Üçüncüsü, faşist diktatörlük için bu “eylemler” bulunmaz nimet olmuştur. Karşı-propagandasını dahi yapma ihtiyacı duymayacak şekilde ekmeğine yağ sürmektedir. Zaten rant alanı olarak bizzat sistemin ve uzantılarının yapmak istediği şey “hasmı” tarafından gerçekleştirilmektedir. Hem de “hasmı” alay-ı vala ile bunu ilan etmektedir. Yani faşist diktatörlük bu vesileyle kendisine açılan rant alanından da memnundur. Bundan sonra bu tür rant alanı açmak için gerçekleştireceği pratiklere de bulduğu bir “kulp” olarak bakmaktadır.

Dördüncüsü, hali hazırda T. Kürdistanı’nda başta Hasankeyf’de yağmalanan doğaya, Dersim-Lice ve Botan’da gerilla alanlarının yakılması-yok edilmesine, Rojava’da ekin alanlarının tahrip edilmesine, Karadeniz’de HES’lere, ODTÜ’de yurt açmak için kıyımdan geçirilen ağaçlara karşı bir dizi politik ve çevre sorunu ekseninde mücadele söz konusudur. HBİM gerçekleştirdiği eylemlerle, bu mücadelelerin faşizme yönelen oklarını köreltmekte, onun hızını kesmekte, kamuoyu duyarlılığını sabote etmektedir. Bu kadar açık ve nettir. Bunu görmemek ya politik körlüktür ya da “doğa” üzerinden “kısas” hukukunun kölesi olmaktır.

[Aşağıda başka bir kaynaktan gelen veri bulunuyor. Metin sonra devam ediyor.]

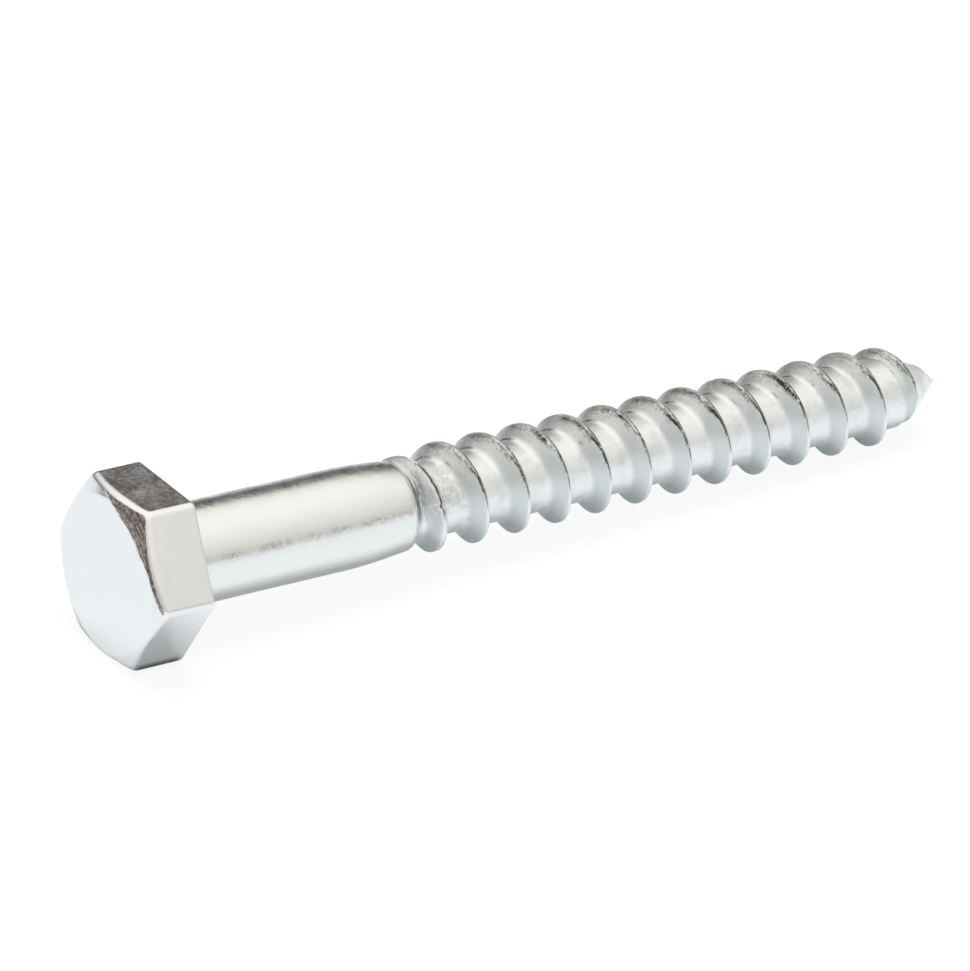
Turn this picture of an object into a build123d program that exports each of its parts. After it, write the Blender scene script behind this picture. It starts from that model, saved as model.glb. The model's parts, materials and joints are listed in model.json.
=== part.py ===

HBİM açık ve keskin bir dille eleştirilmelidir. Bildirilerde eylem hedefi olarak konulan kurumlar ortaya çıkacak sonuç karşısında ayağı ayakkabıya uydurma gerekçesidir. Bu eylemlerin ne Kürt Ulusal Hareketi’ne ne Kürt ulusal bilincine, ne faşizmin topyekün saldırılarını hedeflemeye, ne halka, ne devrime, ne barışa, ne savaşa, ne sınıf mücadelesine, ne demokratik mücadeleye ne de doğaya bir faydası vardır. Devrimci eylem meşrudur, haktır. Devrimci mücadele ve eylemlerde büyük küçük ayrımı yapılmaz. Ancak faşizmi aşındırması, onu hırpalaması, kitlelere güven vermesi, tarihsel haklılığa dayanması, militanlaştırması, militanı eğitmesi ve eylem yeteneğini geliştirmesi, politik ufku olması beklenir. Bu eylemlerin hiçbirine katkısı olmadığı, tüm bunları sabote edecek karakterde olduğu açıktır. Bu eylemler tereddüde yer bırakılmayacak şekilde faşizme karşı savaşımın ve mücadelenin politik amacına kan taşımamakta tam tersine kan kaybettirmektedir.